* Material for this exercise:
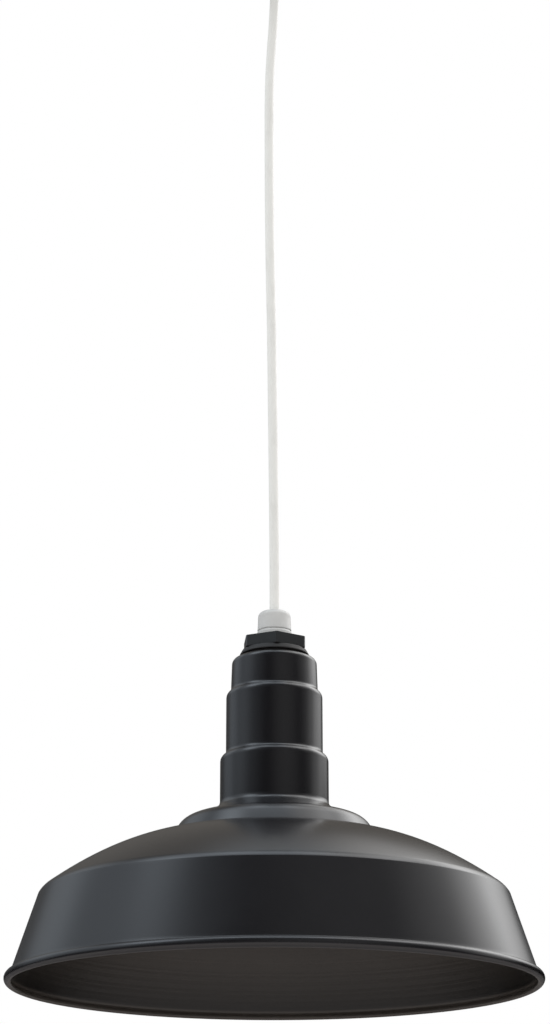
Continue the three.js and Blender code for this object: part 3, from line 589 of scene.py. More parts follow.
def turned_to(mesh, rotation, place_at):
    """A copy of the mesh, rotated about the origin and then moved."""
    copy = mesh.copy()
    copy.transform(Matrix.Translation(Vector(place_at)) @ rotation.to_4x4())
    return copy


def bar_of(name, low_corner, high_corner, edge):
    """A rectangular bar between two corners, with rounded edges, all in millimetres."""
    shape = bmesh.new()
    bmesh.ops.create_cube(shape, size=1)
    size = Vector(high_corner) - Vector(low_corner)
    middle = (Vector(high_corner) + Vector(low_corner)) / 2
    for vertex in shape.verts:
        vertex.co = Vector(vertex.co[i] * size[i] + middle[i] for i in range(3)) * MM
    bmesh.ops.bevel(shape, geom=shape.edges[:], offset=edge * MM, segments=3, affect="EDGES", profile=0.5)
    mesh = mesh_from(shape, name)
    soften(mesh, PLATE_CREASE)
    return mesh


def circle(x, y, radius, steps):
    angles = [FULL * i / steps for i in range(steps)]
    return [(x + radius * math.cos(angle), y + radius * math.sin(angle)) for angle in angles]


def stadium(x, y, length, radius, steps):
    """A slot's outline, long in X."""
    half = length / 2 - radius
    right = [(x + half + radius * math.cos(a), y + radius * math.sin(a))
             for a in (math.pi * (i / steps - 0.5) for i in range(steps + 1))]
    left = [(x - half + radius * math.cos(a), y + radius * math.sin(a))
            for a in (math.pi * (i / steps + 0.5) for i in range(steps + 1))]
    return right + left


def pressed_plate(name, edge_line, holes, foot, thickness, rounding=0.3):
    """A flat pressed plate with holes; foot is its lower face in metres, the rest is in millimetres."""
    curve = bpy.data.curves.new(name, "CURVE")
    curve.dimensions = "2D"
    curve.fill_mode = "BOTH"
    for loop in [edge_line] + holes:
        spline = curve.splines.new("POLY")
        spline.points.add(len(loop) - 1)
        for knot, (x, y) in zip(spline.points, loop):
            knot.co = (x * MM, y * MM, 0, 1)
        spline.use_cyclic_u = True
    curve.extrude = (thickness / 2 - rounding) * MM
    curve.bevel_depth = rounding * MM
    curve.bevel_resolution = 2
    curve.offset = -rounding * MM
    work = bpy.data.objects.new(name, curve)
    bpy.context.scene.collection.objects.link(work)
    mesh = bpy.data.meshes.new_from_object(work.evaluated_get(bpy.context.evaluated_depsgraph_get()))
    bpy.data.objects.remove(work)
    mesh.transform(Matrix.Translation((0, 0, foot + thickness / 2 * MM)))
    mesh.name = name
    soften(mesh, PLATE_CREASE)
    return mesh


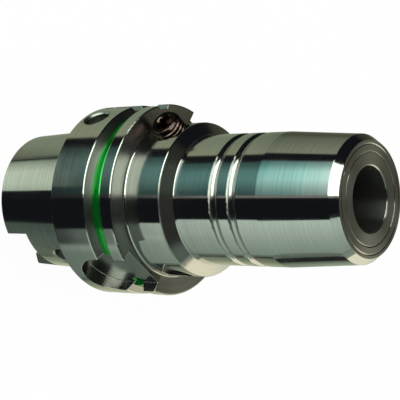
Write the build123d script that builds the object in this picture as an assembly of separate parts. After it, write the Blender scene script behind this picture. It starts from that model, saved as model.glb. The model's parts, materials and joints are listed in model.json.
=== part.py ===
"""Hydraulic expansion chuck on a 63 mm hollow taper shank.

Frame: +Z is the chuck axis, from the open end of the shank (Z = 0) to the
nose. +X points to the shallow key slot, whose opposite is the deep one.
Heights named *_Z or z below are measured from the flange contact face, as on
a shop drawing, and are lifted by SHANK_LEN when the pieces are placed.
"""

import os
from math import cos, radians, sin, sqrt, tan

from build123d import *

# --- Driving dimensions (mm) -------------------------------------------------
# hollow taper shank
SHANK_LEN = 32.0            # contact face to the open end
SHANK_GAUGE_DIA = 48.01     # taper diameter at the gauge plane
SHANK_GAUGE_Z = -6.3
SHANK_TAPER = 9.98          # 1 : 9.98 on diameter
SHANK_END_EDGE = 0.4        # bevel of the small end
UNDERCUT_WIDTH = 1.0        # relief groove beside the contact face
UNDERCUT_DEPTH = 0.35
FACE_RELIEF_WIDTH = 0.5     # relief in the contact face, outside the taper
FACE_RELIEF_DEPTH = 0.25
MOUTH_DIA = 34.0            # inner diameter at the open end
MOUTH_BEVEL = 2.6
CHAMBER_DIA = 40.0          # gripper chamber behind the clamping shoulder
SHOULDER_Z = -22.0          # start of the clamping shoulder
SHOULDER_ANGLE = 30.0
CHAMBER_FLOOR_Z = -4.0
DRIVE_SLOT_WIDTH = 12.54    # slots across the open end of the shank
DRIVE_SLOT_DEPTH = 9.6
DRIVE_SLOT_FLARE = 18.4     # width at the outside of the bevelled slot edges
ACCESS_HOLE_DIA = 7.5       # key access for manual clamping, both sides
ACCESS_HOLE_Z = -10.7

# gripper flange
FLANGE_DIA = 63.0
FLANGE_LEN = 26.0
FLANGE_EDGE = 0.5
GROOVE_Z = 18.0             # middle of the V-groove
GROOVE_RIM = 7.1            # width at the flange diameter
GROOVE_DEPTH = 4.0          # groove bottom below the flange diameter
GROOVE_ANGLE = 60.0
GROOVE_EDGE = 0.25          # bevel of the rear groove rim
KEY_SLOT_WIDTH = 18.0       # shallow slot, +X
KEY_SLOT_FLOOR = 26.7       # floor distance from the axis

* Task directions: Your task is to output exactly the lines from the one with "Write the build123d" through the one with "from build123d import *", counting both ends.

* Written answer:
Write the build123d script that builds the object in this picture as an assembly of separate parts. After it, write the Blender scene script behind this picture. It starts from that model, saved as model.glb. The model's parts, materials and joints are listed in model.json.
=== part.py ===
"""Hydraulic expansion chuck on a 63 mm hollow taper shank.

Frame: +Z is the chuck axis, from the open end of the shank (Z = 0) to the
nose. +X points to the shallow key slot, whose opposite is the deep one.
Heights named *_Z or z below are measured from the flange contact face, as on
a shop drawing, and are lifted by SHANK_LEN when the pieces are placed.
"""

import os
from math import cos, radians, sin, sqrt, tan

from build123d import *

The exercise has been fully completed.